Data excerpt —
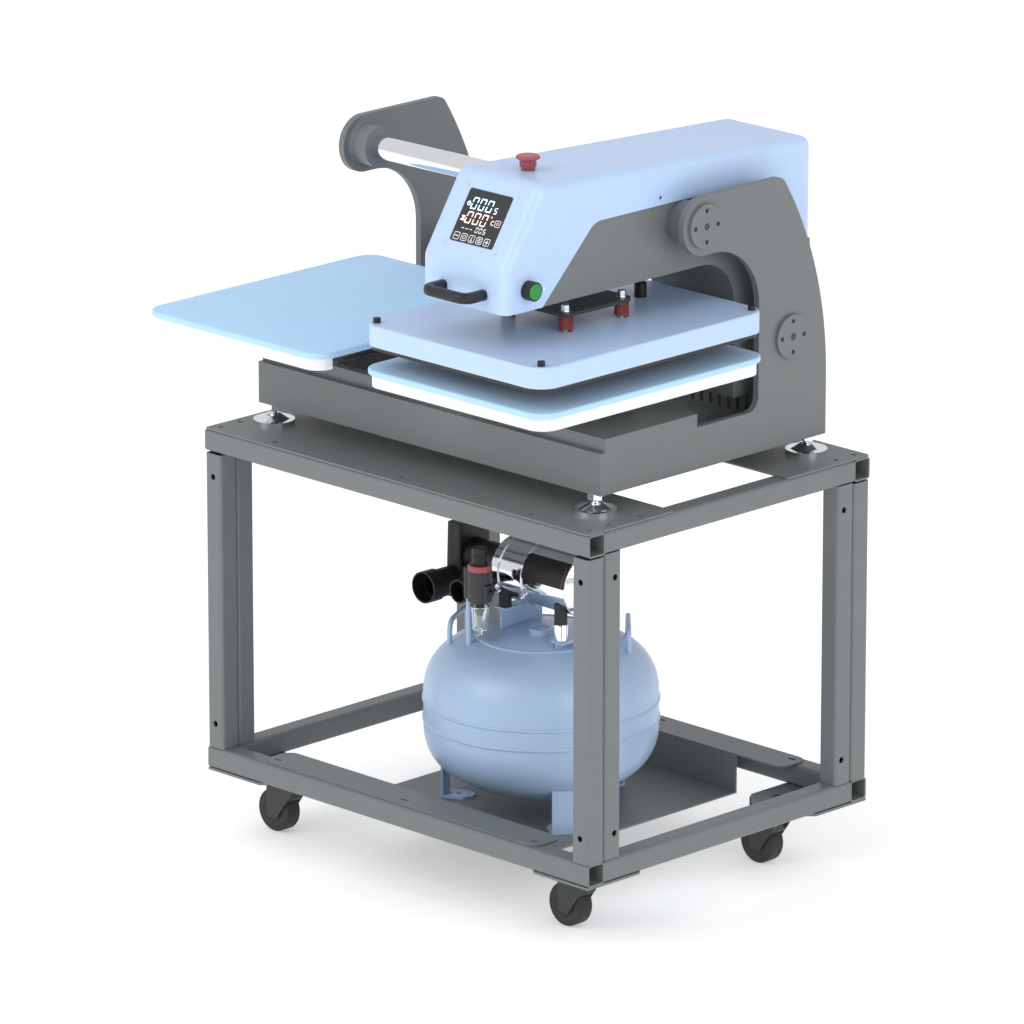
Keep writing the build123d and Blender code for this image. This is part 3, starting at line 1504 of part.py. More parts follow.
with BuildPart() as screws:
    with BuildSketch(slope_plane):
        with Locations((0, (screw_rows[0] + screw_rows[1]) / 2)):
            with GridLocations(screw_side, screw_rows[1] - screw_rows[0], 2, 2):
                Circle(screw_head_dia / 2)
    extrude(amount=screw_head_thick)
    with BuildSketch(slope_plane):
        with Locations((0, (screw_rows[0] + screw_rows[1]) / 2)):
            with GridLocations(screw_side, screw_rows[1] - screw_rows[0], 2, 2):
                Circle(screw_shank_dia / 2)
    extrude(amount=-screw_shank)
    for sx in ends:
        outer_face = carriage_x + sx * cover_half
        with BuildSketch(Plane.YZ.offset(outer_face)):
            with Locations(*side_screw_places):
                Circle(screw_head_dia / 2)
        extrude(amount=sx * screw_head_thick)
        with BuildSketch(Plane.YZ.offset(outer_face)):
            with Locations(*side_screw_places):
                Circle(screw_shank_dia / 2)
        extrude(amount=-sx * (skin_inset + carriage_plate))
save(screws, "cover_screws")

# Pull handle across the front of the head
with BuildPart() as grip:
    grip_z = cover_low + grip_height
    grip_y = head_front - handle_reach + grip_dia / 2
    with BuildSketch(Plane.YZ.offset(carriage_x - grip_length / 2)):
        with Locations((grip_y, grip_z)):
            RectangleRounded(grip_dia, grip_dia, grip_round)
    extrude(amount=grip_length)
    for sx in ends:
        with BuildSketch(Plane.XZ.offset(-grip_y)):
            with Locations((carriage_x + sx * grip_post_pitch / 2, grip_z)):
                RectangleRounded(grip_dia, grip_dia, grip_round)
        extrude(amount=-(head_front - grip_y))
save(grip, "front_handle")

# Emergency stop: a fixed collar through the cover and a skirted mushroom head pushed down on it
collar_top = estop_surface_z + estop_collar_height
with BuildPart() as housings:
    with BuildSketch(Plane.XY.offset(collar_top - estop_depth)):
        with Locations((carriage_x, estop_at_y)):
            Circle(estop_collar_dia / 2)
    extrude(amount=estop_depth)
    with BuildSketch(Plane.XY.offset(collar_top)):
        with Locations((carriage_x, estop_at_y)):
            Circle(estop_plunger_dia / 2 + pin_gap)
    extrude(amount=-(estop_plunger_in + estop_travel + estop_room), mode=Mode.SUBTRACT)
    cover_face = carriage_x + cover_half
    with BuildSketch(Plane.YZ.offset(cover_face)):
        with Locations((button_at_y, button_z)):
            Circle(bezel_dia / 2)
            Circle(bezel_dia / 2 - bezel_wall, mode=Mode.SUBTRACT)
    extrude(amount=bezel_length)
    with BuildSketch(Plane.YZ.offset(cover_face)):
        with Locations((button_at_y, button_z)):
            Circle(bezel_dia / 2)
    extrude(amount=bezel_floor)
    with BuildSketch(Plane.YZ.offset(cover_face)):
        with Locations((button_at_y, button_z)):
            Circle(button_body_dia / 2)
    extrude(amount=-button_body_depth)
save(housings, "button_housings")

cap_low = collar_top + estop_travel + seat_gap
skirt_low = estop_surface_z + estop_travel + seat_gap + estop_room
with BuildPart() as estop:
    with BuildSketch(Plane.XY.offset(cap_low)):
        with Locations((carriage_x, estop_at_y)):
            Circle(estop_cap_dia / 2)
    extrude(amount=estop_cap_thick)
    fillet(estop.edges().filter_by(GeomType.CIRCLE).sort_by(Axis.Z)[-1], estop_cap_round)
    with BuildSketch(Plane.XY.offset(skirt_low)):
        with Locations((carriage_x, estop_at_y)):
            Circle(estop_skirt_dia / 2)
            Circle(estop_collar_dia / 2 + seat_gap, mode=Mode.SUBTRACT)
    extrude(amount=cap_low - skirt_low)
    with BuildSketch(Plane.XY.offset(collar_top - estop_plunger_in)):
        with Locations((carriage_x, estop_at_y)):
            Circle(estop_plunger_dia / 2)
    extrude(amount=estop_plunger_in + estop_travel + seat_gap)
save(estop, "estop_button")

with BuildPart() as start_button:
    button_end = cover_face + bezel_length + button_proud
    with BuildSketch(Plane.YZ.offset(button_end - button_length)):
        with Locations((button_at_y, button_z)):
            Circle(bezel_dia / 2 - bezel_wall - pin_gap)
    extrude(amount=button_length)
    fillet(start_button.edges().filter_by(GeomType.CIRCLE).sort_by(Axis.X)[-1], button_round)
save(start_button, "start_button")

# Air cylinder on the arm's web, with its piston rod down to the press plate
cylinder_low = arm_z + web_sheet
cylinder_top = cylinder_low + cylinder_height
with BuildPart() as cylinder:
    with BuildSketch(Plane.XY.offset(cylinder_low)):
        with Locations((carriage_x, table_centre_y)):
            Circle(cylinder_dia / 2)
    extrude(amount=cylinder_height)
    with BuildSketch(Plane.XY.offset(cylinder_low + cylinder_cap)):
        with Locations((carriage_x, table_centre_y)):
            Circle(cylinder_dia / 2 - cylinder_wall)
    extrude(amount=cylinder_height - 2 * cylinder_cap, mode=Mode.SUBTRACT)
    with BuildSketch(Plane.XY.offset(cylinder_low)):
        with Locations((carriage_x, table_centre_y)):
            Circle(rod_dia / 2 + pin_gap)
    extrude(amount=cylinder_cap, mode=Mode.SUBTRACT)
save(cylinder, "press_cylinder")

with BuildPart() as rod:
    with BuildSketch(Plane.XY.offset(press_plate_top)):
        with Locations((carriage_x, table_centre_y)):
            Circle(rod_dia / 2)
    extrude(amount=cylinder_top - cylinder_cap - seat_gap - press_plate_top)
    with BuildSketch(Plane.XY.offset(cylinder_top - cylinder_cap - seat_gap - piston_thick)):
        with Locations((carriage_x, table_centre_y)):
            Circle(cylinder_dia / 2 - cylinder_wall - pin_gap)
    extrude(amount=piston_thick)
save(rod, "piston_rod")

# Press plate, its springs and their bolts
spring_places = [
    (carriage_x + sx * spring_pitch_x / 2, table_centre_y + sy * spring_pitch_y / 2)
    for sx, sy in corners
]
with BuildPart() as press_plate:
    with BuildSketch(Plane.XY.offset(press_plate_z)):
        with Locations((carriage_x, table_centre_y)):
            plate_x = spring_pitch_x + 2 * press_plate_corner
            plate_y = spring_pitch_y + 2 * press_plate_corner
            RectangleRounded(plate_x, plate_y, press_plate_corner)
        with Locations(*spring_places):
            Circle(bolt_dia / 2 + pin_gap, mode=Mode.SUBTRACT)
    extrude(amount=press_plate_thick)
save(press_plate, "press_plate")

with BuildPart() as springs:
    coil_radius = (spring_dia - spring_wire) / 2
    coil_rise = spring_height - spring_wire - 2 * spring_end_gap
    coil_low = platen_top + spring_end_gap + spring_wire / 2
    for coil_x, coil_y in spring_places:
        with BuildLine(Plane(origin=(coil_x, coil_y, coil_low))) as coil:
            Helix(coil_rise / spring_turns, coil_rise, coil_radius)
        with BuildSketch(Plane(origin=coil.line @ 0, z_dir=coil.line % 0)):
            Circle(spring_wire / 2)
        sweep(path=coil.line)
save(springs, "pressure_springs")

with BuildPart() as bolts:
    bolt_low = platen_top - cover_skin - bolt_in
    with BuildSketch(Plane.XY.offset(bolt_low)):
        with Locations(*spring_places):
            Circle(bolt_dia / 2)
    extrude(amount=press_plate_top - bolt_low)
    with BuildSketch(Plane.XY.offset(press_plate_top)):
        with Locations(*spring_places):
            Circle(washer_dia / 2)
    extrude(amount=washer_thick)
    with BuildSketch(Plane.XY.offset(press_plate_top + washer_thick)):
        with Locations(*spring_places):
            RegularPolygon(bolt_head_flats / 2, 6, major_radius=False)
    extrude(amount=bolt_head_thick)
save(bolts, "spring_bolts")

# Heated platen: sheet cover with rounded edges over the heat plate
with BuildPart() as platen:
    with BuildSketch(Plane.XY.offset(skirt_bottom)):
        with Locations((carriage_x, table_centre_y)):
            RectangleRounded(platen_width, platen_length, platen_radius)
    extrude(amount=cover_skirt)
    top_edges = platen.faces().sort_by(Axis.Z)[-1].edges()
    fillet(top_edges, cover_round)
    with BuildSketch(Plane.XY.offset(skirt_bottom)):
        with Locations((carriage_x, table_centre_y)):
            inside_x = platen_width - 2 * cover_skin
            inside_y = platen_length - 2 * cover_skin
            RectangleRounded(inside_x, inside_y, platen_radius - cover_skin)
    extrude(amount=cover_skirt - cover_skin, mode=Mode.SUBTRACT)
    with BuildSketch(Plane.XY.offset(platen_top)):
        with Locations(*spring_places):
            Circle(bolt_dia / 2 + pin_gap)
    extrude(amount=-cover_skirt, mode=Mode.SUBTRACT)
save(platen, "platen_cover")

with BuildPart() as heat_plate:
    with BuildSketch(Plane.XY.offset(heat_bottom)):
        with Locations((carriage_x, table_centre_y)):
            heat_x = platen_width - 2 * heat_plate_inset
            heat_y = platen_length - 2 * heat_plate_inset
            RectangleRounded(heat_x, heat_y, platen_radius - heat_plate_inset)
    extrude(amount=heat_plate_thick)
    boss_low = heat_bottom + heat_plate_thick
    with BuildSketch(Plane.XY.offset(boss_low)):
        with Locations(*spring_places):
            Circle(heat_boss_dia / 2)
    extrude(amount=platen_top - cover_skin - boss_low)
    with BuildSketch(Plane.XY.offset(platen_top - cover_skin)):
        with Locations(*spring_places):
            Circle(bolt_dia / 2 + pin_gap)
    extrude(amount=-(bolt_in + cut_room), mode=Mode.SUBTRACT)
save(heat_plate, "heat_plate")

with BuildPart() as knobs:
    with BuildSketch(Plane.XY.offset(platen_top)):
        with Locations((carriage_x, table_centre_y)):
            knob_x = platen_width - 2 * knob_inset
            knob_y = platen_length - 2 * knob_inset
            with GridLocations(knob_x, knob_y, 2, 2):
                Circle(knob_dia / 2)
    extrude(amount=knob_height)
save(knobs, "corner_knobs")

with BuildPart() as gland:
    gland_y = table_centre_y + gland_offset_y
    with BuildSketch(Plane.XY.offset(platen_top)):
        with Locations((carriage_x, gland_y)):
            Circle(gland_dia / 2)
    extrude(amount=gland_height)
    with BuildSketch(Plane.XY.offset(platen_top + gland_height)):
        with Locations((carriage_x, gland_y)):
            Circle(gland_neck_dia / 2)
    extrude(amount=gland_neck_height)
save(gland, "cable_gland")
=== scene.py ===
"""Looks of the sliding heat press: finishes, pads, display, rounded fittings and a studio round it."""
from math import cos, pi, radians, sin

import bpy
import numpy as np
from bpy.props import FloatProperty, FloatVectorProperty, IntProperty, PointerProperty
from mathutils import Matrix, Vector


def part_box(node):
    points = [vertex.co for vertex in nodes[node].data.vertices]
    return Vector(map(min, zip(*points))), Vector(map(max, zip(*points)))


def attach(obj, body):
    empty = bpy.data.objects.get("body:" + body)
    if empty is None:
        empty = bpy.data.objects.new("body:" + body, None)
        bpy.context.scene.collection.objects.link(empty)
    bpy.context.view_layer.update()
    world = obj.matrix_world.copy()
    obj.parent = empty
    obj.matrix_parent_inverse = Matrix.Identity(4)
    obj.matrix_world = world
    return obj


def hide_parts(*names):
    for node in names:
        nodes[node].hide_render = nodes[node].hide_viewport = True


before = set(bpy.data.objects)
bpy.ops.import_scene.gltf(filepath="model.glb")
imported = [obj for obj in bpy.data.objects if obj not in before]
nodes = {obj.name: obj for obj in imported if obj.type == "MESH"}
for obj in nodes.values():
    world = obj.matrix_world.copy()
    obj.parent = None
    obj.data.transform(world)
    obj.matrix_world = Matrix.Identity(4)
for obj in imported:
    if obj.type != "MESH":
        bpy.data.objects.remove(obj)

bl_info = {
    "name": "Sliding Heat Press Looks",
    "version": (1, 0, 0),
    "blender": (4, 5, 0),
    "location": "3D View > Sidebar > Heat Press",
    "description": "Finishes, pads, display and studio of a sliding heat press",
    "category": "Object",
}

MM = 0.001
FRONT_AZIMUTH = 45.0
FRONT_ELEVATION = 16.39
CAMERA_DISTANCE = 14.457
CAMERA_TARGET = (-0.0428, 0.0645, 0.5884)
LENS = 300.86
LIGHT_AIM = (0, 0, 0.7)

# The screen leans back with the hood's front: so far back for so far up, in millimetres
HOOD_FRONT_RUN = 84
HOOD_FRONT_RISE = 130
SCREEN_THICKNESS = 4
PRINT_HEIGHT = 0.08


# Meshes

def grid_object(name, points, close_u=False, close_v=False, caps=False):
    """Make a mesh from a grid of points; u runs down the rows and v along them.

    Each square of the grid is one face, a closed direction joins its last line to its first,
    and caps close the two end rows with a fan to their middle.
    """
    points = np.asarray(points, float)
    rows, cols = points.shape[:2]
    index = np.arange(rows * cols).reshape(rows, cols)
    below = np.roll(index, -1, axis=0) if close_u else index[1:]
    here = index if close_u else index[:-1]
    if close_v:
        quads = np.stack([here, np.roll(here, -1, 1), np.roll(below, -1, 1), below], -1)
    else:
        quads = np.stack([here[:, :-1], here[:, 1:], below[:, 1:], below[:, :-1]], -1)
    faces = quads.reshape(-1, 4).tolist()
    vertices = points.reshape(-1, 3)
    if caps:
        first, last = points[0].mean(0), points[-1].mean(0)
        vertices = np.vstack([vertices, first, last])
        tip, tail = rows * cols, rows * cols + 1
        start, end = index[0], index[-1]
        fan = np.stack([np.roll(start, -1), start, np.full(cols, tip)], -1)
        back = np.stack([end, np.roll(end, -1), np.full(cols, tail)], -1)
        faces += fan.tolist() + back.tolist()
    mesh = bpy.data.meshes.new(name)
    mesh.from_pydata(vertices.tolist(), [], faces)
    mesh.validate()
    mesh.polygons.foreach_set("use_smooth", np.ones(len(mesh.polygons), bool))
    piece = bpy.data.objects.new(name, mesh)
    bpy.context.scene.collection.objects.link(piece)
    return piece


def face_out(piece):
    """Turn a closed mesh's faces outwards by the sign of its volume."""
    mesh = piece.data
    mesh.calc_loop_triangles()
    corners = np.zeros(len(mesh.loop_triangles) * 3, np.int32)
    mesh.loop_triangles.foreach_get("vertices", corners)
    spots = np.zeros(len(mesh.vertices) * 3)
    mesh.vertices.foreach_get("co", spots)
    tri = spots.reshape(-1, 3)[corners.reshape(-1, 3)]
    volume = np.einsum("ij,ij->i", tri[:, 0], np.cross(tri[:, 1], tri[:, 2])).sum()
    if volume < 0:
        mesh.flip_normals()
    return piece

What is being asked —
Exactly reproduce the lines that run from the line bearing "extrude(amount=gland_height)" through the line bearing "zip(*points))), Vector(map(max, zip(*points)))", with both end lines included.

Response below —
    extrude(amount=gland_height)
    with BuildSketch(Plane.XY.offset(platen_top + gland_height)):
        with Locations((carriage_x, gland_y)):
            Circle(gland_neck_dia / 2)
    extrude(amount=gland_neck_height)
save(gland, "cable_gland")
=== scene.py ===
"""Looks of the sliding heat press: finishes, pads, display, rounded fittings and a studio round it."""
from math import cos, pi, radians, sin

import bpy
import numpy as np
from bpy.props import FloatProperty, FloatVectorProperty, IntProperty, PointerProperty
from mathutils import Matrix, Vector


def part_box(node):
    points = [vertex.co for vertex in nodes[node].data.vertices]
    return Vector(map(min, zip(*points))), Vector(map(max, zip(*points)))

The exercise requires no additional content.